Reception - Unsurprisingly, coach beliefs don’t align with the data on this point. It’s easy to see why physical performance, especially in competition is the standard yardstick to judge feedback effectiveness; this is what most coaches are hired to prepare athletes for at the end of the day. This of course is one measure, but it should not be the only one. Aspire to find ways to measure athlete reception of feedback throughout your time working with them. This could be an open-ended question on the topic for them to answer, or you could ask them (don’t force them!) to explain or teach the concept to their peers. Another approach is to find a new scenario or environment where the concept or skill would be used differently from the initial one, then ask them to walk you through what they would do. Assessing how athletes receive feedback and translate that to performance or knowledge improvements is something coaches should aim for every practice.
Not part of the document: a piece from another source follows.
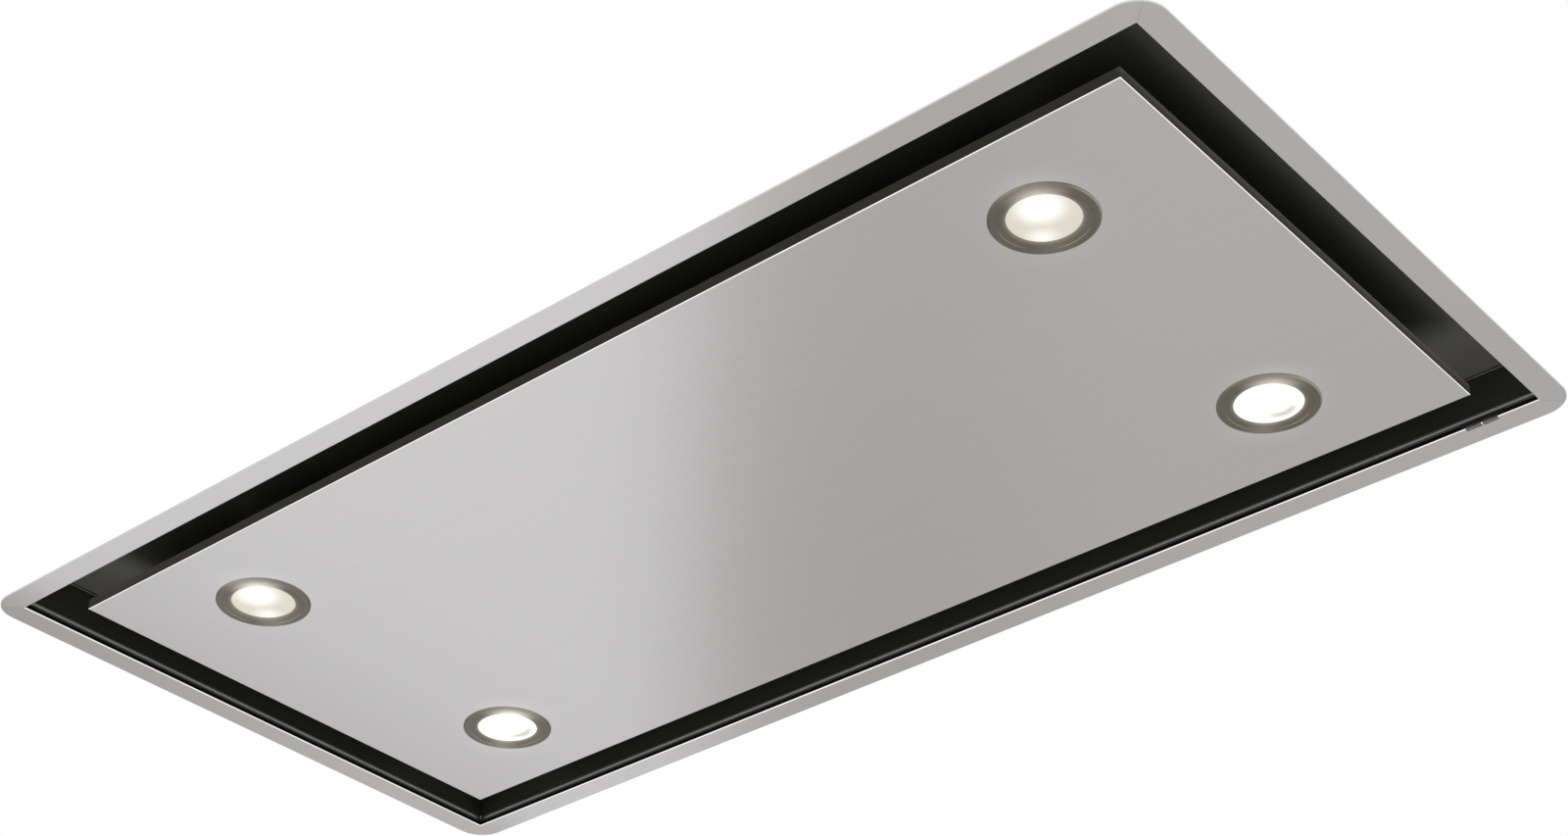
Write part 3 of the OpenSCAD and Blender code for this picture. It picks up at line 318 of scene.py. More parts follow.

What Does This Mean For You?
You may have found at least one thing in our list that surprised you or challenged beliefs you have. There are two major takeaways for any coach when it comes to feedback. First, there are many ways for us to improve our coaching skills that require minimal effort. Switching from instruction to questions is an easy example of one. Incorporating these behaviors takes practice, especially if you are changing something you’ve done for a long time, but it’s worth the effort! Second, coaching behaviors are something many coaches learn through informal conversations with other coaches. A common issue arises when incorrect (or harmful) behaviors continue to spread. This issue is often not due to malicious intent but rather being unaware of or lacking exposure to current scientific research. To overcome this issue it’s important to improve our understanding of academic research relevant to our coaching work and promote a more rigorous science-backed approach to coaching to benefit ourselves and the youth we work with.